Predicting soybean yield in a dry and wet year using a soil productivity index

Abstract

A soil-based productivity index (PI) has been developed and is being tested as a means of quantitatively assessing potential soil productivity and predicting crop yield. Validation of the PI requires the PI-yield calibration for various soil-crop-climate systems. It is hypothesized that PI predictability and accuracy would be enhanced by inclusion of a soil water balance component. This study aims at developing a sufficiency factor that accounts for dynamics of soil water influenced by weather to improve the PI predictability.

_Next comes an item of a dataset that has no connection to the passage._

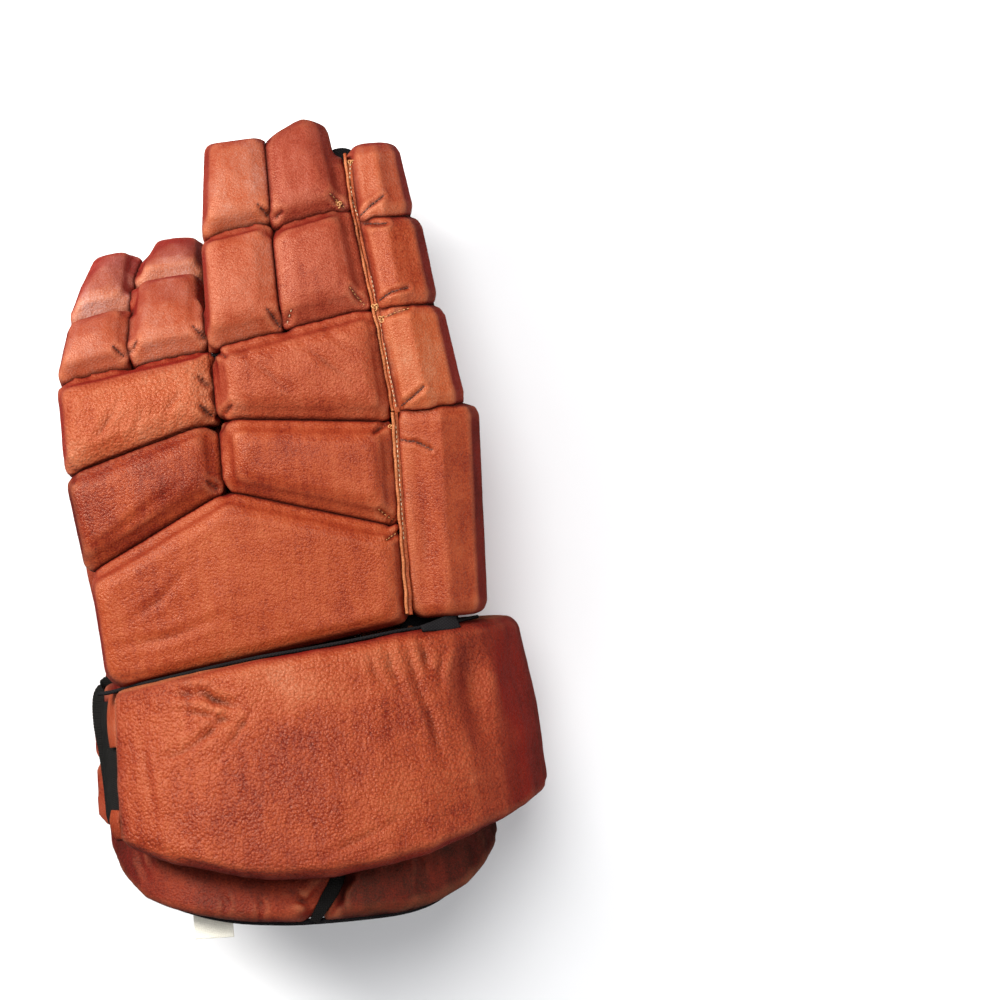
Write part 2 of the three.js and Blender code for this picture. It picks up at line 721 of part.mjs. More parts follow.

Soybeans (Glycine max[L.] Merr.) were grown in 1992 and 1993 on Mexico soil (fine, montmorillonitic, mesic Mollic Endoaqualfs). Test plots had altered A-horizon thicknesses of 0, 12.5, 25, and 37.5 cm over Bt horizons. A range of PI values in the plots resulted due to A-horizon treatment. The PI increased with increasing A-horizon thicknesses or depth to the Bt horizons. The PI was highly correlated with plot yield in 1992, a relatively dry year, in comparison with 1993, a relatively wet year. Inclusion of a factor assessed by daily balance of soil water significantly enhanced PI predictive power by 20% in both years. The factor best improved the PI predictability when based on the number of soil dry-wet cycles for given depth during the growing season. This study illustrates that yearly variation of soil water induced by weather should be considered for assessing crop performance based on soil properties.